Есть и такие, которые увесисто располагают его по всей площади тыльной стороны ладони, будто взвешивая, будто пробуя давящую тяжесть свинцового слитка.
Но то, что отвалила природа нашему герою, требовало от него совершенно иной технологии обнаружения и захвата и вынуждало прибегать к помощи обеих рук. Правой он обычно выволакивал своего подсвинка где-то, так сказать, за талию и по мере многотрудного извлечения на свет Божий всего целиком снизу подкладывал еще и ладонь левой руки для поддержки по всей длине, так что в конечном счете он, зажатый снизу вполобхвата по окружности, покоился на ладонях обеих рук в длину и терял свое сходство с живым розоватым животным: теперь он отливал как бы металлической обшивкой, лежал холодный, отчужденный, гордый, равнодушный, безжалостный, как гаубичный ствол на ложе удлиненного лафета. Вдоль его корпуса сбоку пролегала узловатая, как сварочный шов, крепкая нутряная жила.
Я употребил, господа, слишком, может быть, убийственное сравнение, назвав Колин инструмент стволом гаубицы. Но заметьте, что жерло Колиного орудия изрыгало не смерть, несло не зло, не огонь, а безопасные для окружающих отходы нормального организма.
Струя у Коли обыкновенно выбрасывалась горячая, нетерпеливая, упруго-напористая, крупного сечения.
Так вот, господа, когда запустил мой Коля правую руку в прорезь ширинки и, уже поднеся на изготовку к бедру левую руку, стал искать свой прибор, он нашарил в нужном месте подбрюшья только пустоту, только воздух. Еще не понимая, что случилось, он принялся обшаривать весь лобок, чуть присел, судорожно заметался рукой по внутренним сторонам ляжек, спустился к коленям, пошел ниже, где у него обычно было всегда слегка натерто от постоянного соприкосновения, — нигде его не было. Коля похолодел. То-то с полчаса назад, не придав этому значения, ощутил внизу живота как бы мгновенное избавление от привычной отяжеленности, и он даже непроизвольно изменил наклон корпуса (несколько откинулся назад), чтобы удержать его в прежнем положении при потере переднего противовеса.

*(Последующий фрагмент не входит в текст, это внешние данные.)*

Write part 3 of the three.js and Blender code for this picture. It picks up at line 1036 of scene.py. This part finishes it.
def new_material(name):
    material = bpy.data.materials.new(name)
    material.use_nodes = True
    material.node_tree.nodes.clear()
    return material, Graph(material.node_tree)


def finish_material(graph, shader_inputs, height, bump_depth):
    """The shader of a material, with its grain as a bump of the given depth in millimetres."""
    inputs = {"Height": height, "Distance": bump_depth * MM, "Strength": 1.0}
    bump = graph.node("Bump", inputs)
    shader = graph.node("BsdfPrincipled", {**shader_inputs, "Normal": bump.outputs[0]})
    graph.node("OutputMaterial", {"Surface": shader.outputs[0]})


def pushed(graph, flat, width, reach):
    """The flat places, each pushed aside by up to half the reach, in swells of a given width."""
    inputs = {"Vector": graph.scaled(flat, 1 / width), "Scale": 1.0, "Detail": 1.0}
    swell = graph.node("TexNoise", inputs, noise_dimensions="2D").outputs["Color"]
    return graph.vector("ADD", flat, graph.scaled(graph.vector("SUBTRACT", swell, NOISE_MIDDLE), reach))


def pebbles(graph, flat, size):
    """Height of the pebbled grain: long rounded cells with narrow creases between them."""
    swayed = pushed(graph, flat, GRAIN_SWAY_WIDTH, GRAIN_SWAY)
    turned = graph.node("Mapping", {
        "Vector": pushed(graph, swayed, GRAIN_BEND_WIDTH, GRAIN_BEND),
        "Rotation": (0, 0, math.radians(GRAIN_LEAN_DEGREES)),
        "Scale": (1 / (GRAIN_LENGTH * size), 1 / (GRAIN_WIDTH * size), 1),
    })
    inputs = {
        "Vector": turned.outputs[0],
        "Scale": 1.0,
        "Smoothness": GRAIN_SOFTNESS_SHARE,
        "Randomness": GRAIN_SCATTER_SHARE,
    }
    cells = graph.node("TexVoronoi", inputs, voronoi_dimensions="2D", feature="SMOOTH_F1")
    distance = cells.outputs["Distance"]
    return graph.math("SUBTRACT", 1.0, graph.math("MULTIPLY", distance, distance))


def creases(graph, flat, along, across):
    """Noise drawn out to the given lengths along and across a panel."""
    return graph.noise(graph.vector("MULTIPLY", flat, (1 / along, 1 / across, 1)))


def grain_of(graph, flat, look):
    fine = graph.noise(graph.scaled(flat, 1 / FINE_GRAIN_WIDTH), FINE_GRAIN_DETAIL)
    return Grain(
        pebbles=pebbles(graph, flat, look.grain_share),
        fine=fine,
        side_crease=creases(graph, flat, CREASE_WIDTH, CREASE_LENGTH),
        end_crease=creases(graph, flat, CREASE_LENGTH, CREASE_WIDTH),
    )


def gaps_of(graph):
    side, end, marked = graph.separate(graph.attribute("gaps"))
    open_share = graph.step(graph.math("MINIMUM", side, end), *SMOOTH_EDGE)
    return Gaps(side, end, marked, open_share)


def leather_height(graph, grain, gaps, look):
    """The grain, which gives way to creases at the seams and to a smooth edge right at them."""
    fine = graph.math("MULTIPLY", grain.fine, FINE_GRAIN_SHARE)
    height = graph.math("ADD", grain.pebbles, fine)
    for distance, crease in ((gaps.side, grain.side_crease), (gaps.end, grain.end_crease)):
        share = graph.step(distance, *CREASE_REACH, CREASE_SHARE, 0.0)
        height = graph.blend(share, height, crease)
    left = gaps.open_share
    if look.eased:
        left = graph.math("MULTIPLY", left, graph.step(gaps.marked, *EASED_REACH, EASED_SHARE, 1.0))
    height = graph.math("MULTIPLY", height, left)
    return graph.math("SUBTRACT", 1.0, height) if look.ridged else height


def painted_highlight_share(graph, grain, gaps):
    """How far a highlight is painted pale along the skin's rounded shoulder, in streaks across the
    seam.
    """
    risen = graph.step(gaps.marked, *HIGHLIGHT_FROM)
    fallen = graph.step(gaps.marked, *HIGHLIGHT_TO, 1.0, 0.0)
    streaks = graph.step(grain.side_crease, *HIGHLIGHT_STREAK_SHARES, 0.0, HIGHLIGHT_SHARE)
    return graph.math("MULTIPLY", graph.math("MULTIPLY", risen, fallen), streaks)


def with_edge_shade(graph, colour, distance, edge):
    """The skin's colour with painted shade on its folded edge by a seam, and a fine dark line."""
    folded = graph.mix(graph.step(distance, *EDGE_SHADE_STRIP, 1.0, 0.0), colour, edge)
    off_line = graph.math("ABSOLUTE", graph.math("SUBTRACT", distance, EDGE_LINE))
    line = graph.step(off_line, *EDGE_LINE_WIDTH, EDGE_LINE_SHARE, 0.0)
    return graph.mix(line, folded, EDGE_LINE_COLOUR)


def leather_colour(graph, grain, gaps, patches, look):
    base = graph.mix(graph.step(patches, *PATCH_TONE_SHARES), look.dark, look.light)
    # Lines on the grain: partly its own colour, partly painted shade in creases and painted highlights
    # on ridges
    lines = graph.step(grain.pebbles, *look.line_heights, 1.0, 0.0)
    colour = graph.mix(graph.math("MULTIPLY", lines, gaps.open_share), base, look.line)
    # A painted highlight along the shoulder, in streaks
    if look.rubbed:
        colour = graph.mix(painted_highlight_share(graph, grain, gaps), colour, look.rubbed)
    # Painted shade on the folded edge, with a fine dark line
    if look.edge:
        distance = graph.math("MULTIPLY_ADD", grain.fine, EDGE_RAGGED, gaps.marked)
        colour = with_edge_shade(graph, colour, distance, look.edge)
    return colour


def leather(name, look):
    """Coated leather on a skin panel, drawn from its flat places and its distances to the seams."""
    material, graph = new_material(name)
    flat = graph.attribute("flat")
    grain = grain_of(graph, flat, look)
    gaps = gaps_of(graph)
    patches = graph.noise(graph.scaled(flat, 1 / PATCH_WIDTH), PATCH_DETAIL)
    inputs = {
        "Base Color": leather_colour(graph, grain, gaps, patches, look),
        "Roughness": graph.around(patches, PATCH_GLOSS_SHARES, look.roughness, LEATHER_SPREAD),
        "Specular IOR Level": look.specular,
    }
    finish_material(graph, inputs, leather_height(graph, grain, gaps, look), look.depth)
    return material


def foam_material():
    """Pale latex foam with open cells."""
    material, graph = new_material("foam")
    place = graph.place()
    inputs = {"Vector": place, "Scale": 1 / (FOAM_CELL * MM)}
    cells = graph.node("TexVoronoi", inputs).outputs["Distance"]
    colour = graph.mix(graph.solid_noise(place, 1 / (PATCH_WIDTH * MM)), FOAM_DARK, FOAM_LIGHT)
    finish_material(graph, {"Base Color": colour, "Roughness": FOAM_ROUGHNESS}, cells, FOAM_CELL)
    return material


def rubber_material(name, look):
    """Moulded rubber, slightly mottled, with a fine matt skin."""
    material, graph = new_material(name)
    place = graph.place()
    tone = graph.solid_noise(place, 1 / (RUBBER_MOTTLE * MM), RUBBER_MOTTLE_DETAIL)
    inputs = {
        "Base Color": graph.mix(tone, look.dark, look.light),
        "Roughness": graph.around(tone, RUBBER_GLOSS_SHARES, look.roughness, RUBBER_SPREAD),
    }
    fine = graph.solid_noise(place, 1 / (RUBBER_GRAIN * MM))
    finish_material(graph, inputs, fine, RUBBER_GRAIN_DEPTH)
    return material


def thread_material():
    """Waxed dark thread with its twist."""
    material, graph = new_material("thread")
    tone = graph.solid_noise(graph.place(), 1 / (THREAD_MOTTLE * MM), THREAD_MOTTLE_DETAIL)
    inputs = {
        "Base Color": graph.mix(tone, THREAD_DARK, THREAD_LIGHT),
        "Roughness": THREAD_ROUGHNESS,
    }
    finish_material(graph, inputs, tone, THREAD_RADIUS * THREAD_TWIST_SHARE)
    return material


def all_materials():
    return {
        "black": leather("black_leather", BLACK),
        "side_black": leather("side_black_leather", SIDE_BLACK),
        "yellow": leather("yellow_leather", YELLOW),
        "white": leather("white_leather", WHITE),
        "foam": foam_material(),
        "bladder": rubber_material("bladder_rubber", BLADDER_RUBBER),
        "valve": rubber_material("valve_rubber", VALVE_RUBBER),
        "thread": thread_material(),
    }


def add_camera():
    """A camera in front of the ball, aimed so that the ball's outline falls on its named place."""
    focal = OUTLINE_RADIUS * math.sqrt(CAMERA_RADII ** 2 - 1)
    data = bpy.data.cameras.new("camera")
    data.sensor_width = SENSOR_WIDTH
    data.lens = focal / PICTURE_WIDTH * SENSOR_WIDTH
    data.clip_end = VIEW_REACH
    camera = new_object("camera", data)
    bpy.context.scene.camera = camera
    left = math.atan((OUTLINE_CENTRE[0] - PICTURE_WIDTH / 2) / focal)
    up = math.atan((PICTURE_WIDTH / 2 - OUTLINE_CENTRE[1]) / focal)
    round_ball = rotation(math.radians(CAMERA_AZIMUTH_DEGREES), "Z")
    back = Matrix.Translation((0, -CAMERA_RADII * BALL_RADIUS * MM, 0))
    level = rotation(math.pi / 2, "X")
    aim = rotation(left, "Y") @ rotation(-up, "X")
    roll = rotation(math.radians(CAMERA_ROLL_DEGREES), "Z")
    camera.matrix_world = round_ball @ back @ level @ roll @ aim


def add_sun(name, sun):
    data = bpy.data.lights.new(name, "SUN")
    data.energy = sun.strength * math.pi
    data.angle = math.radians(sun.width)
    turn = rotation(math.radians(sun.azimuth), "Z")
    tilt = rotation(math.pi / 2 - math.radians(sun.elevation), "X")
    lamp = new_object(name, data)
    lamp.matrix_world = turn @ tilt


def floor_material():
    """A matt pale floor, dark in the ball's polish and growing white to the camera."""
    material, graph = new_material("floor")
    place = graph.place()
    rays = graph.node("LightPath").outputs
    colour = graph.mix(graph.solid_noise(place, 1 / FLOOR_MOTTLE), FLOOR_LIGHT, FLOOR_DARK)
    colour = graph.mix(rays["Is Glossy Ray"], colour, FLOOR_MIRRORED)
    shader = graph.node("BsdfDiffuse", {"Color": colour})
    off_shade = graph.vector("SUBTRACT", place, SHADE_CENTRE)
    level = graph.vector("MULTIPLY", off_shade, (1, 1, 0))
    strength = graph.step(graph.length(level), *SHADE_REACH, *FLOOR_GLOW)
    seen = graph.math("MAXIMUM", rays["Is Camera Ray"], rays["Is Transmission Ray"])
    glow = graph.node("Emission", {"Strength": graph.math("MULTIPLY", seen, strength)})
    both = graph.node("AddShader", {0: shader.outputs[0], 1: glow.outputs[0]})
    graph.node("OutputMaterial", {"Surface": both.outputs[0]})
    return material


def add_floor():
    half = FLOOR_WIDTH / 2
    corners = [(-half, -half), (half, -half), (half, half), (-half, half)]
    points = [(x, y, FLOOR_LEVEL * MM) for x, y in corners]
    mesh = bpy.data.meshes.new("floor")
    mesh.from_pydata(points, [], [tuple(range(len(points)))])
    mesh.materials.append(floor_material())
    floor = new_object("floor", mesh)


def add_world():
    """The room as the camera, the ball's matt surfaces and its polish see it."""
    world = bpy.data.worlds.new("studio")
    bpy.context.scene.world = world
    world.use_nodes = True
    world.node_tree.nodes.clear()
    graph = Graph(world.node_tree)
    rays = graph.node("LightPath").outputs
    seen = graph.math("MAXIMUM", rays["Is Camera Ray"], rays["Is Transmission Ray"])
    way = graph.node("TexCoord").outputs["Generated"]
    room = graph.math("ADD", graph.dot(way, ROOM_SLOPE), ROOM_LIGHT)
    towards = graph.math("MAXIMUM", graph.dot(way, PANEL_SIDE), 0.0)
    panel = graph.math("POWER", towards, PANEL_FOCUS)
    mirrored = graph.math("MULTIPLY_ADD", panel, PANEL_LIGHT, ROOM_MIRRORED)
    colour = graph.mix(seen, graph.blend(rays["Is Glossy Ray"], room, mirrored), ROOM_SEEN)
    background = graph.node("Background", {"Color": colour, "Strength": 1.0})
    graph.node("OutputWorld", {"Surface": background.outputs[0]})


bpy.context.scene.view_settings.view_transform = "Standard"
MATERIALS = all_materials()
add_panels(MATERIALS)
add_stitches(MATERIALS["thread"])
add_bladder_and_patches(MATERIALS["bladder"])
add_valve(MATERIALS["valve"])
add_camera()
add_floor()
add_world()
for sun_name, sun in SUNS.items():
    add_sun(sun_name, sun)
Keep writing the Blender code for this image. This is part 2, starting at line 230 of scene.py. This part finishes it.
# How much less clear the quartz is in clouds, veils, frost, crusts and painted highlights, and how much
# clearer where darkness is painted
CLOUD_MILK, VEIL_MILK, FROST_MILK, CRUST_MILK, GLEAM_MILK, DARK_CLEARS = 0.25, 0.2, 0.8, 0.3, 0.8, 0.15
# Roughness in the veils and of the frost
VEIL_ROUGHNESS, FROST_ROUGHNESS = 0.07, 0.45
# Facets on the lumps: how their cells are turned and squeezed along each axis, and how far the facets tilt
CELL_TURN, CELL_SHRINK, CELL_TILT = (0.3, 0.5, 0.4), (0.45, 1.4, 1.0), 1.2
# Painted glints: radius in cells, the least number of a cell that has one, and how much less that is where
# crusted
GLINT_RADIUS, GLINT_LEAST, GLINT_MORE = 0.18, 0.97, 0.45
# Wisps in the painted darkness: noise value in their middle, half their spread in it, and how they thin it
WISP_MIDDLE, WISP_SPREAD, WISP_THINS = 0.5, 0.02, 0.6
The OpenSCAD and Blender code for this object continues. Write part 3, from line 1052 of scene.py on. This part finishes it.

Коля не знал, что думать, что делать. Он растопырил пальцы, чтобы, так сказать, увеличить площадь вероятного захвата, что, конечно, было жестом отчаянья, потому что сама попытка сделать мельче или крупнее ячейки заброшенной сети была смешной, когда речь шла о поимке царь-рыбы. Увы, промахнуться тут было невозможно.
В страшной догадке он быстро приспустил брюки и глянул вниз. Сдавленный стон заметался по кабинке и затих где-то под потолком: нигде ничего не было, даже волосы исчезли с лобка, промежность была пуста, являя собой совершенно гладкое место, как у пластмассового голыша.
По стеклу туалета забарабанили капли дождя.
Коля так и стоял с приспущенными брюками и тупо смотрел. Ни меточки прежнего пребывания. Ни шовчика. Ни опрелости. Ни зазубринки. Необъяснимым образом он покинул свое насиженное природное место, покинул без боли, без видимых разумных причин…
…а в этот час на облитой дождем Тверской улице со стороны Пушкинской площади в направлении к Маяковке прохожие заметили (его нельзя было не заметить!) господина средних лет какой-то скользкой сомнительной наружности, очень плотного телосложения, с непокрытым, бритым наголо черепом и с налетом непонятной маеты во взоре.
Его литая фигура была почти лишена шеи, и голова сразу переходила в туловище почти по ширине плеч и в месте «стыка» была перехвачена шейным платком цвета спитого бергамотового чая в лиловую крапинку.
Но, конечно, главным, на что все прихожие обратили внимание, была голова, которая отливала гладкой, почти полированной оголенностью (при внимательном взгляде можно было понять, что череп не был начисто обрит по нынешней моде, что он был лишен волос первозданно, здесь они вообще никогда не росли). Эта голова была голая и блестящая, как кроватный набалдашник. При еще более внимательном взгляде на темени черепа господина можно было различить телесного цвета нашлепку бактерицидного лейкопластыря, маскировавшего какую-то легкую вздутость.
Шел этот господин, ни на кого не глядя, и вообще в его взоре многие отметили странное выражение какой-то устремленной бесцельности, бессодержательной озабоченности. Да, у него был какой-то пристально-отсутствующий взгляд. И еще: в первое мгновение он всем кого-то неуловимо напоминал, но это впечатление как-то не закреплялось и быстро забывалось, не заканчиваясь ничем.